- [OBJECTIVE]: The data below must be copied in full and without any change.

- [DATASET EXCERPT]:
════════════════
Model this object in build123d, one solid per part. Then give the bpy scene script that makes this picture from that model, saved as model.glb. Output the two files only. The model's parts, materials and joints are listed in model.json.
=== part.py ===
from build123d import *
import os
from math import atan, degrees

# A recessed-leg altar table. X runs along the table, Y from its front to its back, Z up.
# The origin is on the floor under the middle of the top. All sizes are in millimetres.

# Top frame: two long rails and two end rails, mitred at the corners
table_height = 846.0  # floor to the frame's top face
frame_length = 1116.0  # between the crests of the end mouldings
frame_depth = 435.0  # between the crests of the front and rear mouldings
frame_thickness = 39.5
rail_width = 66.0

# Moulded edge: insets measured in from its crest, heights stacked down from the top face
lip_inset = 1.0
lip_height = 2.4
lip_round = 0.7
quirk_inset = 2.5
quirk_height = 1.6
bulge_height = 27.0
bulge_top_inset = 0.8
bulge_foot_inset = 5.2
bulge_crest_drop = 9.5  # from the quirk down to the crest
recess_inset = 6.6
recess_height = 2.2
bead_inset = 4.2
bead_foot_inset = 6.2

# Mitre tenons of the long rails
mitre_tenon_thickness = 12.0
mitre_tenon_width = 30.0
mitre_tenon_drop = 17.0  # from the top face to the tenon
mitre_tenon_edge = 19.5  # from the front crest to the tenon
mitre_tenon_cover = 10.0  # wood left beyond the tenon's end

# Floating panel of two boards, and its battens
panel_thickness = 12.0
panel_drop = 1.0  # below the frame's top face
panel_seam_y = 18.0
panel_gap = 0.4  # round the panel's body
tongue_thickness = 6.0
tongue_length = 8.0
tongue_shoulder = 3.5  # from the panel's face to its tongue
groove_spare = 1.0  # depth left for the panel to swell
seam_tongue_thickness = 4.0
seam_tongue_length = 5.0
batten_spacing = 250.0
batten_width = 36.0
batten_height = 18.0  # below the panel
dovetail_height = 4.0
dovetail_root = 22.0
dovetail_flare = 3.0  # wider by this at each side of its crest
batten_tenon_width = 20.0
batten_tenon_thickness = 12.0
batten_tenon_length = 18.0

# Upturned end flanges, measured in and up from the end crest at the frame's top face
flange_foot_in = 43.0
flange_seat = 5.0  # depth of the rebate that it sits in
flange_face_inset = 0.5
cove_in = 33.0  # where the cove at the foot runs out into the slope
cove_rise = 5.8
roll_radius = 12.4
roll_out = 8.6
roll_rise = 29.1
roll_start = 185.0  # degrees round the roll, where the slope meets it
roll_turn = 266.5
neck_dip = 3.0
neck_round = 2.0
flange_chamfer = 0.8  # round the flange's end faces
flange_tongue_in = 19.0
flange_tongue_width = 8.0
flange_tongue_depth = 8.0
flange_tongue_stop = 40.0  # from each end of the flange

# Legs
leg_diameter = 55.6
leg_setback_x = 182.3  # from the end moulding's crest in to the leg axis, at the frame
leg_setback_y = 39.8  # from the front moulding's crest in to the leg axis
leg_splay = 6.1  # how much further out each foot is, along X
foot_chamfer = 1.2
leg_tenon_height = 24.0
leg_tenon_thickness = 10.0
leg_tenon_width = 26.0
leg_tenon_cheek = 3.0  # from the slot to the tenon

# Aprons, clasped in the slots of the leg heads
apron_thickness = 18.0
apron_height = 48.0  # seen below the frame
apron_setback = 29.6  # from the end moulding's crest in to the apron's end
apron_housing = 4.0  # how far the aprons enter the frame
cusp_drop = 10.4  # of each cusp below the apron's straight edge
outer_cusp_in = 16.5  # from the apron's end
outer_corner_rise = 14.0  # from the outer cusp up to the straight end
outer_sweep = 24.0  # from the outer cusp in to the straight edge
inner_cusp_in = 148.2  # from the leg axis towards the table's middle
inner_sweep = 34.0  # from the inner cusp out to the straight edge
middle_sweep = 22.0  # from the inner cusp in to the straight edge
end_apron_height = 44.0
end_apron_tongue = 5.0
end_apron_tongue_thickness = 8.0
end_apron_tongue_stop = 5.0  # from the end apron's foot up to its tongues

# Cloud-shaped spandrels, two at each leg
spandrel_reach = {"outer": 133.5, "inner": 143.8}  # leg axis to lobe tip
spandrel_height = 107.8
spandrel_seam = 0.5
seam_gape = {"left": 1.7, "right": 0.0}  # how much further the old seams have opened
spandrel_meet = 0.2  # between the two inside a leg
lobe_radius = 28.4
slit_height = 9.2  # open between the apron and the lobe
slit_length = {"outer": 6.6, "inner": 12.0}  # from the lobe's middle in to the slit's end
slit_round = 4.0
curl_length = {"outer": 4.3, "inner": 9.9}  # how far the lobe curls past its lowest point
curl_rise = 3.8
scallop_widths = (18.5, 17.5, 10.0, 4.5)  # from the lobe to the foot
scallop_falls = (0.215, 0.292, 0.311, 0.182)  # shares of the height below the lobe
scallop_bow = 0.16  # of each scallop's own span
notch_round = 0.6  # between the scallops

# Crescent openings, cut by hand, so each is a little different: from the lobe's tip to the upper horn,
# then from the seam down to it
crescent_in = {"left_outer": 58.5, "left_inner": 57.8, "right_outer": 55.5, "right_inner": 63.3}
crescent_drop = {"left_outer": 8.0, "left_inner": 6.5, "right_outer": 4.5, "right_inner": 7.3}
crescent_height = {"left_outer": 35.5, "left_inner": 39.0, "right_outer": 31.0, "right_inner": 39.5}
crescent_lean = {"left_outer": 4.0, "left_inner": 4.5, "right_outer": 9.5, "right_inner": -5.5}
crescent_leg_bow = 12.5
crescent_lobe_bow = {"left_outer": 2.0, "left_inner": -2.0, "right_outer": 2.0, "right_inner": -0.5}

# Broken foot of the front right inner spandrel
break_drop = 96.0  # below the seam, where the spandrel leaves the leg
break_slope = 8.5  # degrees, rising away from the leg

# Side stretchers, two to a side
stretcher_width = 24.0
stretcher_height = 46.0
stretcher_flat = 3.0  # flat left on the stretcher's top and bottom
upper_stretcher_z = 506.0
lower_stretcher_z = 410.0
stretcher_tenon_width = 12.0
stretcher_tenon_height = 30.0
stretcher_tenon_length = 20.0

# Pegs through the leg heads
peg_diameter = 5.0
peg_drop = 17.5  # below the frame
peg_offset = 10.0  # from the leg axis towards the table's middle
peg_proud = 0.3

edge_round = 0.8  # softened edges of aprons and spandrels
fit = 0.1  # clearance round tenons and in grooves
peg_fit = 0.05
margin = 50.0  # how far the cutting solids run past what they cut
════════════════
- [PROBLEM SOLUTION]:
Model this object in build123d, one solid per part. Then give the bpy scene script that makes this picture from that model, saved as model.glb. Output the two files only. The model's parts, materials and joints are listed in model.json.
=== part.py ===
from build123d import *
import os
from math import atan, degrees

# A recessed-leg altar table. X runs along the table, Y from its front to its back, Z up.
# The origin is on the floor under the middle of the top. All sizes are in millimetres.

# Top frame: two long rails and two end rails, mitred at the corners
table_height = 846.0  # floor to the frame's top face
frame_length = 1116.0  # between the crests of the end mouldings
frame_depth = 435.0  # between the crests of the front and rear mouldings
frame_thickness = 39.5
rail_width = 66.0

# Moulded edge: insets measured in from its crest, heights stacked down from the top face
lip_inset = 1.0
lip_height = 2.4
lip_round = 0.7
quirk_inset = 2.5
quirk_height = 1.6
bulge_height = 27.0
bulge_top_inset = 0.8
bulge_foot_inset = 5.2
bulge_crest_drop = 9.5  # from the quirk down to the crest
recess_inset = 6.6
recess_height = 2.2
bead_inset = 4.2
bead_foot_inset = 6.2

# Mitre tenons of the long rails
mitre_tenon_thickness = 12.0
mitre_tenon_width = 30.0
mitre_tenon_drop = 17.0  # from the top face to the tenon
mitre_tenon_edge = 19.5  # from the front crest to the tenon
mitre_tenon_cover = 10.0  # wood left beyond the tenon's end

# Floating panel of two boards, and its battens
panel_thickness = 12.0
panel_drop = 1.0  # below the frame's top face
panel_seam_y = 18.0
panel_gap = 0.4  # round the panel's body
tongue_thickness = 6.0
tongue_length = 8.0
tongue_shoulder = 3.5  # from the panel's face to its tongue
groove_spare = 1.0  # depth left for the panel to swell
seam_tongue_thickness = 4.0
seam_tongue_length = 5.0
batten_spacing = 250.0
batten_width = 36.0
batten_height = 18.0  # below the panel
dovetail_height = 4.0
dovetail_root = 22.0
dovetail_flare = 3.0  # wider by this at each side of its crest
batten_tenon_width = 20.0
batten_tenon_thickness = 12.0
batten_tenon_length = 18.0

# Upturned end flanges, measured in and up from the end crest at the frame's top face
flange_foot_in = 43.0
flange_seat = 5.0  # depth of the rebate that it sits in
flange_face_inset = 0.5
cove_in = 33.0  # where the cove at the foot runs out into the slope
cove_rise = 5.8
roll_radius = 12.4
roll_out = 8.6
roll_rise = 29.1
roll_start = 185.0  # degrees round the roll, where the slope meets it
roll_turn = 266.5
neck_dip = 3.0
neck_round = 2.0
flange_chamfer = 0.8  # round the flange's end faces
flange_tongue_in = 19.0
flange_tongue_width = 8.0
flange_tongue_depth = 8.0
flange_tongue_stop = 40.0  # from each end of the flange

# Legs
leg_diameter = 55.6
leg_setback_x = 182.3  # from the end moulding's crest in to the leg axis, at the frame
leg_setback_y = 39.8  # from the front moulding's crest in to the leg axis
leg_splay = 6.1  # how much further out each foot is, along X
foot_chamfer = 1.2
leg_tenon_height = 24.0
leg_tenon_thickness = 10.0
leg_tenon_width = 26.0
leg_tenon_cheek = 3.0  # from the slot to the tenon

# Aprons, clasped in the slots of the leg heads
apron_thickness = 18.0
apron_height = 48.0  # seen below the frame
apron_setback = 29.6  # from the end moulding's crest in to the apron's end
apron_housing = 4.0  # how far the aprons enter the frame
cusp_drop = 10.4  # of each cusp below the apron's straight edge
outer_cusp_in = 16.5  # from the apron's end
outer_corner_rise = 14.0  # from the outer cusp up to the straight end
outer_sweep = 24.0  # from the outer cusp in to the straight edge
inner_cusp_in = 148.2  # from the leg axis towards the table's middle
inner_sweep = 34.0  # from the inner cusp out to the straight edge
middle_sweep = 22.0  # from the inner cusp in to the straight edge
end_apron_height = 44.0
end_apron_tongue = 5.0
end_apron_tongue_thickness = 8.0
end_apron_tongue_stop = 5.0  # from the end apron's foot up to its tongues

# Cloud-shaped spandrels, two at each leg
spandrel_reach = {"outer": 133.5, "inner": 143.8}  # leg axis to lobe tip
spandrel_height = 107.8
spandrel_seam = 0.5
seam_gape = {"left": 1.7, "right": 0.0}  # how much further the old seams have opened
spandrel_meet = 0.2  # between the two inside a leg
lobe_radius = 28.4
slit_height = 9.2  # open between the apron and the lobe
slit_length = {"outer": 6.6, "inner": 12.0}  # from the lobe's middle in to the slit's end
slit_round = 4.0
curl_length = {"outer": 4.3, "inner": 9.9}  # how far the lobe curls past its lowest point
curl_rise = 3.8
scallop_widths = (18.5, 17.5, 10.0, 4.5)  # from the lobe to the foot
scallop_falls = (0.215, 0.292, 0.311, 0.182)  # shares of the height below the lobe
scallop_bow = 0.16  # of each scallop's own span
notch_round = 0.6  # between the scallops

# Crescent openings, cut by hand, so each is a little different: from the lobe's tip to the upper horn,
# then from the seam down to it
crescent_in = {"left_outer": 58.5, "left_inner": 57.8, "right_outer": 55.5, "right_inner": 63.3}
crescent_drop = {"left_outer": 8.0, "left_inner": 6.5, "right_outer": 4.5, "right_inner": 7.3}
crescent_height = {"left_outer": 35.5, "left_inner": 39.0, "right_outer": 31.0, "right_inner": 39.5}
crescent_lean = {"left_outer": 4.0, "left_inner": 4.5, "right_outer": 9.5, "right_inner": -5.5}
crescent_leg_bow = 12.5
crescent_lobe_bow = {"left_outer": 2.0, "left_inner": -2.0, "right_outer": 2.0, "right_inner": -0.5}

# Broken foot of the front right inner spandrel
break_drop = 96.0  # below the seam, where the spandrel leaves the leg
break_slope = 8.5  # degrees, rising away from the leg

# Side stretchers, two to a side
stretcher_width = 24.0
stretcher_height = 46.0
stretcher_flat = 3.0  # flat left on the stretcher's top and bottom
upper_stretcher_z = 506.0
lower_stretcher_z = 410.0
stretcher_tenon_width = 12.0
stretcher_tenon_height = 30.0
stretcher_tenon_length = 20.0

# Pegs through the leg heads
peg_diameter = 5.0
peg_drop = 17.5  # below the frame
peg_offset = 10.0  # from the leg axis towards the table's middle
peg_proud = 0.3

edge_round = 0.8  # softened edges of aprons and spandrels
fit = 0.1  # clearance round tenons and in grooves
peg_fit = 0.05
margin = 50.0  # how far the cutting solids run past what they cut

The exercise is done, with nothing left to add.